District administrations, often the weakest link in the chain, need to shift from passive oversight to active supervision by ensuring that vessels do not leave the shore without basic safety checks, and that emergency response systems are not merely notional but ready to be deployed at a moment’s notice.
India, it bears repeating, does not lack a legal framework. The Inland Vessels Act of 2021 was designed precisely to impose uniformity, accountability and safety across inland navigation. Its provisions are neither ambiguous nor inadequate. Vessels are required to be registered and certified before they can operate, and must carry valid documentation attesting to their fitness. Operators are obliged to subject boats to periodic surveys, while authorities are mandated to conduct inspections and issue time-bound certificates of fitness. Passenger safety, too, is explicitly codified, including the requirement that a life jacket be provided for every individual on board.

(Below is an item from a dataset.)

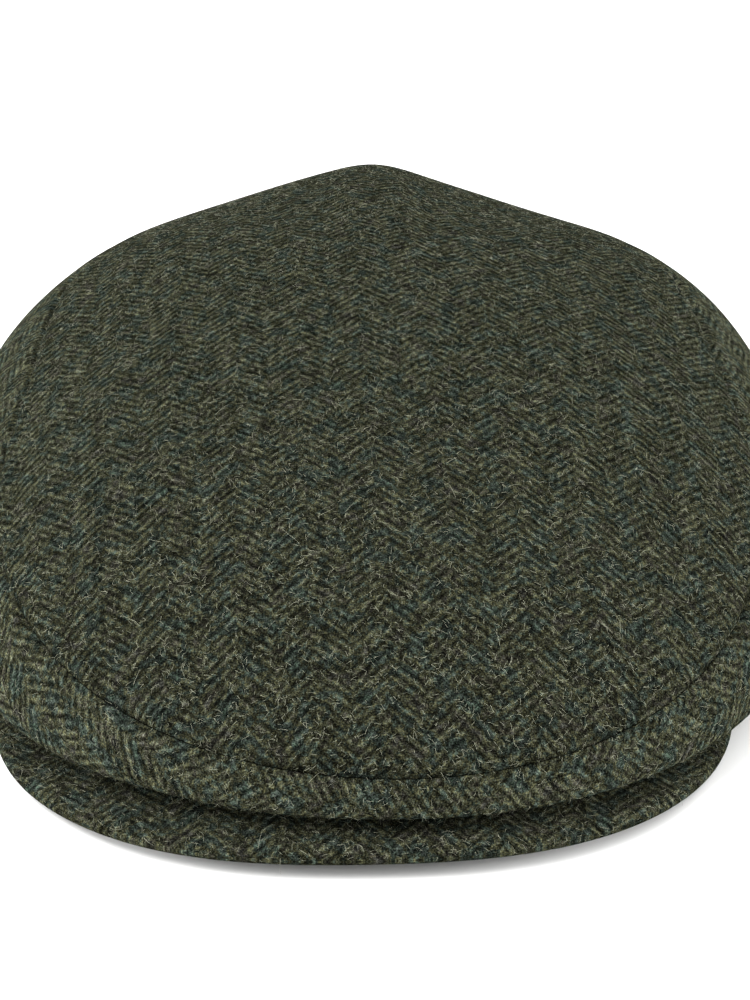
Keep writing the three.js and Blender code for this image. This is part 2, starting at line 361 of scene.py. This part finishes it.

Yet the persistence of accidents such as Bargi suggests that these rules exist largely as declarations of intent rather than instruments of enforcement. The problem is not legislative deficiency, but administrative inertia. Until the law migrates from statute books to the water’s edge, India’s inland waterways will remain governed less by regulation than by risk.
(Capt. Naveen Singhal is Marine Consultant and Member of the Singapore Shipping Association and Capt. MM Saggi is former Nautical Advisor, Government of India. Views personal.)